Given data -
........
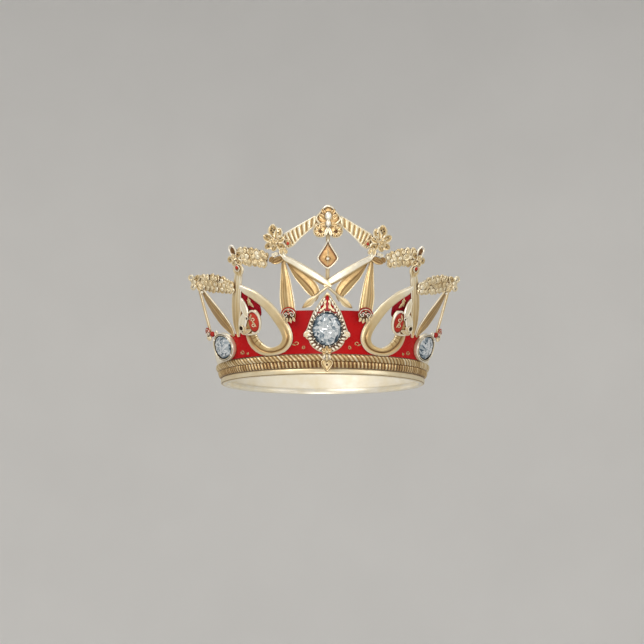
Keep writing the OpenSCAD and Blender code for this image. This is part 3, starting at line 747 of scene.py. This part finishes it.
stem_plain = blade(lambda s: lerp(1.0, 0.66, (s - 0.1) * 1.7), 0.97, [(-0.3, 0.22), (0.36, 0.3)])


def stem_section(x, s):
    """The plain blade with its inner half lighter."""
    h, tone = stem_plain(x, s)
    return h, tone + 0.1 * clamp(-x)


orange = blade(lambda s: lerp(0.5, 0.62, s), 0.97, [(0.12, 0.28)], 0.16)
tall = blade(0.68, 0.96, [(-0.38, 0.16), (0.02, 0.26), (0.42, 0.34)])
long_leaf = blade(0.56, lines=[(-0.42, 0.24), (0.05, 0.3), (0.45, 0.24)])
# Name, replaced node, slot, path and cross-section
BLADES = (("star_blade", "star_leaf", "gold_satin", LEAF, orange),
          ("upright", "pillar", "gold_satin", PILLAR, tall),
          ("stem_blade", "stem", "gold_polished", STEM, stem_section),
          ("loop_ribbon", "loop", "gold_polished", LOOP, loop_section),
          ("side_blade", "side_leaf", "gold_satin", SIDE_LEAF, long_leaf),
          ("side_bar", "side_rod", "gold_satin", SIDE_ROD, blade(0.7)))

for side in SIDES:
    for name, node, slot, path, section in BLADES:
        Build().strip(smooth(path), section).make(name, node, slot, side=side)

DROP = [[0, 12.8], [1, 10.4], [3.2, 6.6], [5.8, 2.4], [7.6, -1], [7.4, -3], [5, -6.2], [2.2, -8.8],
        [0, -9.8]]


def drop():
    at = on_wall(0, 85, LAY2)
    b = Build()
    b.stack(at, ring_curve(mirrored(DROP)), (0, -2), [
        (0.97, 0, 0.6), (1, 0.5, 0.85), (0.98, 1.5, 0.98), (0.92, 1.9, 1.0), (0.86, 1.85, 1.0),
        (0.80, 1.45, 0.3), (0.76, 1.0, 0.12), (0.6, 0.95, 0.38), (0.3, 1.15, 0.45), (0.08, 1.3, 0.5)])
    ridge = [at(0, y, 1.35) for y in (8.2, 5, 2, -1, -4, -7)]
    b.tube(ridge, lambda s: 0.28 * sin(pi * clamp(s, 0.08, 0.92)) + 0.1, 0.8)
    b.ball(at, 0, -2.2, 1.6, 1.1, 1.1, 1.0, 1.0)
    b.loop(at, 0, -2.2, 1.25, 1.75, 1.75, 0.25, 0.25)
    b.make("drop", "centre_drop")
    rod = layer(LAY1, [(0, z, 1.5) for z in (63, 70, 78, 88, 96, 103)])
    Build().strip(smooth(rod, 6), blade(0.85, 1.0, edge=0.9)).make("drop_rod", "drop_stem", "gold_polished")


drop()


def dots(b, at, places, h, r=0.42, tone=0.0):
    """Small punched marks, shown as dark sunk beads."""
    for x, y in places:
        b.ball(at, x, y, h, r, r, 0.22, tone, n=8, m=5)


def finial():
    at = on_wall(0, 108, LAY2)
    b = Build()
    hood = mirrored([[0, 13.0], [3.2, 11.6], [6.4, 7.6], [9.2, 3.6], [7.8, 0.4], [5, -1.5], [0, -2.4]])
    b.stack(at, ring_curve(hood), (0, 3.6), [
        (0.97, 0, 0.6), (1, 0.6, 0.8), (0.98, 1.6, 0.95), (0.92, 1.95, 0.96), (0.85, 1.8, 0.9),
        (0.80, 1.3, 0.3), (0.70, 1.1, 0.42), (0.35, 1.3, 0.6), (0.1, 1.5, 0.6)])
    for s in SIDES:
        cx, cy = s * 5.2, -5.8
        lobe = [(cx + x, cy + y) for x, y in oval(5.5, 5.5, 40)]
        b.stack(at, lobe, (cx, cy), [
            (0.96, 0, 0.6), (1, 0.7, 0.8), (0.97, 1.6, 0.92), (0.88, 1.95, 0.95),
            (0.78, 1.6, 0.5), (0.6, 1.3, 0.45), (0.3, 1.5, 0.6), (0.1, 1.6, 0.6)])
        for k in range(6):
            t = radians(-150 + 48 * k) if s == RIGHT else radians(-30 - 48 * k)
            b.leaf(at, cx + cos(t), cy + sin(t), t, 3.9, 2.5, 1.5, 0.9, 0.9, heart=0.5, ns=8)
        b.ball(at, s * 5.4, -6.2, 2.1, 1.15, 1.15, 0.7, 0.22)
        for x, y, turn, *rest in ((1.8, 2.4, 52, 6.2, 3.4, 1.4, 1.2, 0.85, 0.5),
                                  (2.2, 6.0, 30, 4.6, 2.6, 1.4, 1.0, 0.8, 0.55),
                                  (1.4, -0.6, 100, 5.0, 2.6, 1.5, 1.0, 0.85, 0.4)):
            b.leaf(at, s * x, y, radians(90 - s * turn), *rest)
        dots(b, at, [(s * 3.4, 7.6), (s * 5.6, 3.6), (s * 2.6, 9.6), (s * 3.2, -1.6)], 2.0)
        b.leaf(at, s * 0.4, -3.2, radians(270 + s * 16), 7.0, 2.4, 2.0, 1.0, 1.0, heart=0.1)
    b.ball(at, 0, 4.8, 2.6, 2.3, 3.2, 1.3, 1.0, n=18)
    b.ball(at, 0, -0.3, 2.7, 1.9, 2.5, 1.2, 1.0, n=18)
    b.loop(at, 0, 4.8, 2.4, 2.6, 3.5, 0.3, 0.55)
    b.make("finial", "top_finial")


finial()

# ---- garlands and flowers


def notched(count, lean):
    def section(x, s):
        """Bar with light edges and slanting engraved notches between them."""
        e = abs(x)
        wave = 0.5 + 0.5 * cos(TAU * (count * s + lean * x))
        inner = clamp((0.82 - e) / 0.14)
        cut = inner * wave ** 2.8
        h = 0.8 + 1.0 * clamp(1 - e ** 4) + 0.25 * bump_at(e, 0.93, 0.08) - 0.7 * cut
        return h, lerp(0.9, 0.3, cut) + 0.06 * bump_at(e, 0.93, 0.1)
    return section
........
Produce the lines from the top of the listing through the "return h, tone + 0.1 * clamp(-x)" line exactly as they appear, with no additional output.

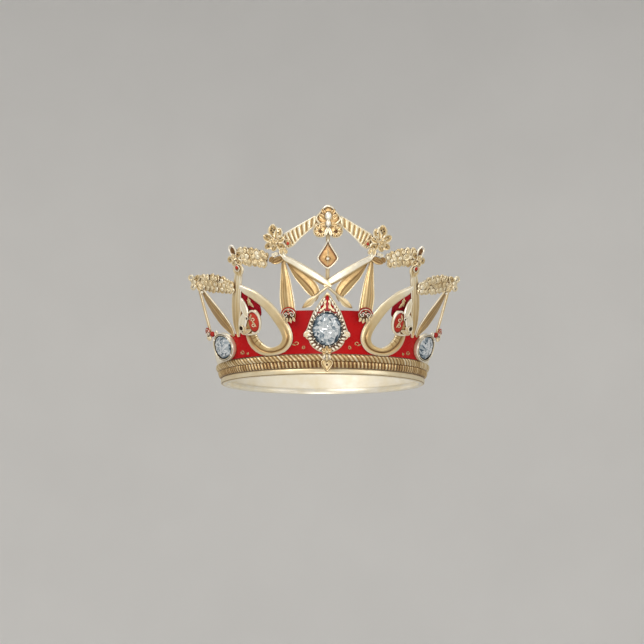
Keep writing the OpenSCAD and Blender code for this image. This is part 3, starting at line 747 of scene.py. This part finishes it.
stem_plain = blade(lambda s: lerp(1.0, 0.66, (s - 0.1) * 1.7), 0.97, [(-0.3, 0.22), (0.36, 0.3)])


def stem_section(x, s):
    """The plain blade with its inner half lighter."""
    h, tone = stem_plain(x, s)
    return h, tone + 0.1 * clamp(-x)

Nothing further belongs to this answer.